Question

The resistance of a 10 m long wire is 10 $ \Omega $. Its length is increased by 25\% by stretching the wire uniformly. The new resistance is

• A. 18.6 \( \Omega \)
• B. 15.6 \( \Omega \)
• C. 12.8 \( \Omega \)
• D. 14.9 \( \Omega \)

Hint:

When a wire is stretched uniformly, its length increases, and its cross-sectional area decreases. The resistance increases because both length and area influence the resistance.

Answer 1

The Correct Option is B

The resistance of a wire is given by the formula: \[ R = \rho \frac{L}{A} \] Where: 
- \( R \) is the resistance, - \( \rho \) is the resistivity of the material (which remains constant), 
- \( L \) is the length of the wire, 
- \( A \) is the cross-sectional area of the wire. 
When the wire is stretched, the length increases by 25%, meaning the new length \( L' \) is: \[ L' = L(1 + 0.25) = 1.25L \] Since the volume of the wire is conserved (it’s just being stretched), the volume \( V = A \times L \) remains constant.
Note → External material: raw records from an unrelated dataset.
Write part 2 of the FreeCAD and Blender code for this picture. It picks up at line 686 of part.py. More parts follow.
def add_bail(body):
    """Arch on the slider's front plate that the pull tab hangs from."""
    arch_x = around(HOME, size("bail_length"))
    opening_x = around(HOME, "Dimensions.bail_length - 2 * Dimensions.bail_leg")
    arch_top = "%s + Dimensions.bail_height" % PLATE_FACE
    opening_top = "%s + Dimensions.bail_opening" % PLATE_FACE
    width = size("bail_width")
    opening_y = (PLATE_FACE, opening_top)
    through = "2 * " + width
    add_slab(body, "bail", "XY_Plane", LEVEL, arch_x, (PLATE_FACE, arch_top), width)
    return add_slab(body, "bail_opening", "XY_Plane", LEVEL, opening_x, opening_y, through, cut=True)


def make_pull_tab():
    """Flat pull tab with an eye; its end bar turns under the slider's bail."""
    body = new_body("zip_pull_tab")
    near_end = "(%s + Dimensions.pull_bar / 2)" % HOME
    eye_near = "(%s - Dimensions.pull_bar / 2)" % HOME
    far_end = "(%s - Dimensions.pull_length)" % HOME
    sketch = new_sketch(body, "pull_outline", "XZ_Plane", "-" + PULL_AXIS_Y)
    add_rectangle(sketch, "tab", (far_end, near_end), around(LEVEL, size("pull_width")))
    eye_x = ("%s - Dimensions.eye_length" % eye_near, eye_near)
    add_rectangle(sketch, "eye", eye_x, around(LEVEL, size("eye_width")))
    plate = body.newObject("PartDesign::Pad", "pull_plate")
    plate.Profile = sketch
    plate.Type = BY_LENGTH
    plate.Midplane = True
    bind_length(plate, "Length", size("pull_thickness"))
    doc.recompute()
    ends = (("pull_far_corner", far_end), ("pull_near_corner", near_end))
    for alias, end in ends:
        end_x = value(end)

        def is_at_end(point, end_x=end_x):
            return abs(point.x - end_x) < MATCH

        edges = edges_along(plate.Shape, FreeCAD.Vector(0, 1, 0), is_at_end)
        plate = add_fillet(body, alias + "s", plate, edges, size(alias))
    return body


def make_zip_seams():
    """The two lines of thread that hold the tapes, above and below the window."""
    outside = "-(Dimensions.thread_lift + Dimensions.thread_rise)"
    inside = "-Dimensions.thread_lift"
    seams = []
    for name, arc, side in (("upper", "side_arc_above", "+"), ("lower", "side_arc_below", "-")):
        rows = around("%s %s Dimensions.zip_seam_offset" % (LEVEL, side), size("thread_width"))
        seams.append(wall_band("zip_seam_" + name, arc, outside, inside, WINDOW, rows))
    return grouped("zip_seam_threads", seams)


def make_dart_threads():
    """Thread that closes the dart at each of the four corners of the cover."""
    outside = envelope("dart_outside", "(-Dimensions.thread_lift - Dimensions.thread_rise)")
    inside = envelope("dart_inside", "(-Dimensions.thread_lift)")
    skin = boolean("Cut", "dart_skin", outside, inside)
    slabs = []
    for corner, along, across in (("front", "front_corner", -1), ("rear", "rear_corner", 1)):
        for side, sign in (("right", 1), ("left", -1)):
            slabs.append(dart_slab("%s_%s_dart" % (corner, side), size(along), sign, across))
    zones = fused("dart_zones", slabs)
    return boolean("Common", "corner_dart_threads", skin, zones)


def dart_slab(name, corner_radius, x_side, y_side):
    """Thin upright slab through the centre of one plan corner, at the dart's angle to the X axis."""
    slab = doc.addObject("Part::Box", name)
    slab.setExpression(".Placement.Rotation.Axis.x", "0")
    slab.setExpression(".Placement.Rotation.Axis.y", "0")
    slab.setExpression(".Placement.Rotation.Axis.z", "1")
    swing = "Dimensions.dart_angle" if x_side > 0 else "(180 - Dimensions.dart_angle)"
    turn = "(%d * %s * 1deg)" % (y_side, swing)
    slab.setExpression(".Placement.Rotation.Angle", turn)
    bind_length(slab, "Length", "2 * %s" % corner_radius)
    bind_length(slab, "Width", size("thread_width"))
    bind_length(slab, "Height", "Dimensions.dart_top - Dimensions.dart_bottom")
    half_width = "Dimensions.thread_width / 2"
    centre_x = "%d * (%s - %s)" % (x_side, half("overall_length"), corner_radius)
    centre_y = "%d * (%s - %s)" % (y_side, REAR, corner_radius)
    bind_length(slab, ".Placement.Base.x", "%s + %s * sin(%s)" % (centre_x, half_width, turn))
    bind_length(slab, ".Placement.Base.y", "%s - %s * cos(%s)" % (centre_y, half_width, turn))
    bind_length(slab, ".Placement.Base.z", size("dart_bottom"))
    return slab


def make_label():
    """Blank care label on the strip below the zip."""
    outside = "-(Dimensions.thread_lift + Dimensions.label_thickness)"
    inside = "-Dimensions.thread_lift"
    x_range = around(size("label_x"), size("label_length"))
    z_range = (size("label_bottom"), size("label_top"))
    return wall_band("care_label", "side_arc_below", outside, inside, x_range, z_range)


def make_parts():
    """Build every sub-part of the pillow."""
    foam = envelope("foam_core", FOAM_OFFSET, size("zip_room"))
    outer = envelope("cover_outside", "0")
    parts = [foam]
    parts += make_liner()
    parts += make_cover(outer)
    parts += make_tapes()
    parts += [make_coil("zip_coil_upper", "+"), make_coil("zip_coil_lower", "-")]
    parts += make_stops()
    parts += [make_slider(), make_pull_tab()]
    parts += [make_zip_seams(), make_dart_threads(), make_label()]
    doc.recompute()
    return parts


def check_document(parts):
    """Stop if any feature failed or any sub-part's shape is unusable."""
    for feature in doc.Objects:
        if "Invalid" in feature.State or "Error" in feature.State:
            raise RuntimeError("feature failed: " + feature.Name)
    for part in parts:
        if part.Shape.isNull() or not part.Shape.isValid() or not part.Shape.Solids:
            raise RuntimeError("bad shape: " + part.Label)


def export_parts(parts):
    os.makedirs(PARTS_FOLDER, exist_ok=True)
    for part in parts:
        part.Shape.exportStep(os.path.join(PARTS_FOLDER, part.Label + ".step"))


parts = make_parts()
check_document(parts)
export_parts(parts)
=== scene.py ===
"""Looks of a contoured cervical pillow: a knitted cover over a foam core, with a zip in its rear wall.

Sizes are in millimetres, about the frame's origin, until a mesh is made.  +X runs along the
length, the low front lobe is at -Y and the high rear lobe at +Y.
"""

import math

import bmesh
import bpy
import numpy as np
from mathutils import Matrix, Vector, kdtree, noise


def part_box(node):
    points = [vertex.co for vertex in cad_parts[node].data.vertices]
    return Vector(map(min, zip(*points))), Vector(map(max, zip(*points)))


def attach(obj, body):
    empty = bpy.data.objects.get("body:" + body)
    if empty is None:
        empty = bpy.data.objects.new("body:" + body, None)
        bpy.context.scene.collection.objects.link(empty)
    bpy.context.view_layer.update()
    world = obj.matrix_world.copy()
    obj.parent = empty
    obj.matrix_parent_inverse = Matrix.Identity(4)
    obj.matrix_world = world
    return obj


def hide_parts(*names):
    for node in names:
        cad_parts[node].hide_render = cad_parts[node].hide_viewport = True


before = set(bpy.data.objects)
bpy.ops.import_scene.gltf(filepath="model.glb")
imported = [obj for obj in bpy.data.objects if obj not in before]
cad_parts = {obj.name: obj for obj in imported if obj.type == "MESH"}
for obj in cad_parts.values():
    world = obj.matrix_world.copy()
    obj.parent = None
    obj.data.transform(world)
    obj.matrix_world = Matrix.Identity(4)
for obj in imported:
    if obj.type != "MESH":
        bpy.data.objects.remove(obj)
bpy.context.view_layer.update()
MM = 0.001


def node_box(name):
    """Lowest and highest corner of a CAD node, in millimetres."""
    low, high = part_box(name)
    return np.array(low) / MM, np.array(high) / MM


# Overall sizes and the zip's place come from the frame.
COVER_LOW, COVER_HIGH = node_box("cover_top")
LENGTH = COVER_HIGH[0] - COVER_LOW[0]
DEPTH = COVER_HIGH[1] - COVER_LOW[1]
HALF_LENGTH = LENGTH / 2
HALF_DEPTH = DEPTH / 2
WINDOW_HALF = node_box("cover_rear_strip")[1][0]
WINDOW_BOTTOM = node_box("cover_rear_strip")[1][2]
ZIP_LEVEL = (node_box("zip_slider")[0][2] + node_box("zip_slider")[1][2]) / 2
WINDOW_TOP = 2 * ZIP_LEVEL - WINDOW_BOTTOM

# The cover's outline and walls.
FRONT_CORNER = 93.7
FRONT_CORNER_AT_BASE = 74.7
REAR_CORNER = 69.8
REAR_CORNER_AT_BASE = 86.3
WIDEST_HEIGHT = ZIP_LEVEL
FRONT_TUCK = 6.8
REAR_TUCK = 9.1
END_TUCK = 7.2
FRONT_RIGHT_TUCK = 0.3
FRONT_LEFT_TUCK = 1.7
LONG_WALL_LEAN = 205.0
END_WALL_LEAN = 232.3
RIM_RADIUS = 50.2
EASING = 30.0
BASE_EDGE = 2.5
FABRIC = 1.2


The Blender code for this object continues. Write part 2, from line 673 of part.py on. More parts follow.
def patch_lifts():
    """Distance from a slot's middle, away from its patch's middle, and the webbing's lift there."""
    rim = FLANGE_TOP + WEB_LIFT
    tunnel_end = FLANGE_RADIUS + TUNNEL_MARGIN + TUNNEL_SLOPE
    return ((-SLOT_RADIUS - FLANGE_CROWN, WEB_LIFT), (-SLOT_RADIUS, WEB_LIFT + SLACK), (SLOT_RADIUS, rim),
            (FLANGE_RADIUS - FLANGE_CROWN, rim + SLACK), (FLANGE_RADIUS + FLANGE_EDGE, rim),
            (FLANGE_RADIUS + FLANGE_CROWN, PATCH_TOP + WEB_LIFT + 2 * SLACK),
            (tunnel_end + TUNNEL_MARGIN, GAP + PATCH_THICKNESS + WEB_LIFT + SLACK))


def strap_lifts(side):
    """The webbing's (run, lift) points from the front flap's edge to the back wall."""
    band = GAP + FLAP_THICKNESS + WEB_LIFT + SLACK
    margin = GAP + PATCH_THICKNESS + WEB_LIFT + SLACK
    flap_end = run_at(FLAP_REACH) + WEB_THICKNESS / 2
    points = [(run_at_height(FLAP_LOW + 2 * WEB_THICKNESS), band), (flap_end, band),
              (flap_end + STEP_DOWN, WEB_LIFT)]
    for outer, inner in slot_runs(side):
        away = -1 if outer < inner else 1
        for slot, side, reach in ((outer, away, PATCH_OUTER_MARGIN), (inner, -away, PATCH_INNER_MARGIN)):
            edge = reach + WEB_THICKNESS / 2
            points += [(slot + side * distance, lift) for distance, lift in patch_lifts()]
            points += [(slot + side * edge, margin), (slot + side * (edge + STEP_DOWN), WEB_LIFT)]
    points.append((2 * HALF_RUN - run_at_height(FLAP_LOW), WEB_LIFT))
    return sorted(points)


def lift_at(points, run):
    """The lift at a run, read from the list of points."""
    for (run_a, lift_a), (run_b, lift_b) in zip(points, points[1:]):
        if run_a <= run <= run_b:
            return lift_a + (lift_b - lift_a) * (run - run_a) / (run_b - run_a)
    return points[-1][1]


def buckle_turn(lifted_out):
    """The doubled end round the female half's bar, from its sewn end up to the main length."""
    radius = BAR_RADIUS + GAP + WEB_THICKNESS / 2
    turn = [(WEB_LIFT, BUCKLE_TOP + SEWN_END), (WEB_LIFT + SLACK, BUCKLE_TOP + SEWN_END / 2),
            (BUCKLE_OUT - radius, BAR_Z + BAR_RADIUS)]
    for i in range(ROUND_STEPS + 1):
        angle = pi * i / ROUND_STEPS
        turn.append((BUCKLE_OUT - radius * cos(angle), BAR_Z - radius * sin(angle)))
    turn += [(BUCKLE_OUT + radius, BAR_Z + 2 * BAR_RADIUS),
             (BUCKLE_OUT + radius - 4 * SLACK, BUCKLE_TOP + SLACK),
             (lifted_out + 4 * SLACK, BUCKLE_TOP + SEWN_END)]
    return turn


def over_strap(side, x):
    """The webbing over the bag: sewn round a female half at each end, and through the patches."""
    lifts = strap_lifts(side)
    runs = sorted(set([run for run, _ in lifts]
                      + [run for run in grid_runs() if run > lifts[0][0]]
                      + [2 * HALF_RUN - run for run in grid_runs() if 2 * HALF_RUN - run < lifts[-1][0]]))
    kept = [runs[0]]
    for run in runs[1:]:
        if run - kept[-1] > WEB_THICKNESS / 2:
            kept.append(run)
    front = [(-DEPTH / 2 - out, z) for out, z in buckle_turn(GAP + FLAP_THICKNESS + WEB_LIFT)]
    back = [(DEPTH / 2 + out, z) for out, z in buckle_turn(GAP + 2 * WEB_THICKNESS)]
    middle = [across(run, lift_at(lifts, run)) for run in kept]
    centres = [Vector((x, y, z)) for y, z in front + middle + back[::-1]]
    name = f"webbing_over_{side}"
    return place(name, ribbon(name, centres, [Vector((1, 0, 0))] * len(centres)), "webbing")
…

The new area \( A' \) after stretching is related to the initial area by: \[ A' = \frac{A}{1.25} \] 
Thus, the new resistance \( R' \) is given by: \[ R' = \rho \frac{L'}{A'} = \rho \frac{1.25L}{A/1.25} = R \times \left( \frac{1.25}{\frac{1}{1.25}} \right) = R \times 1.25^2 = 10 \times 1.25^2 = 10 \times 1.5625 = 15.6 \, \Omega \] Therefore, the new resistance is \( 15.6 \, \Omega \).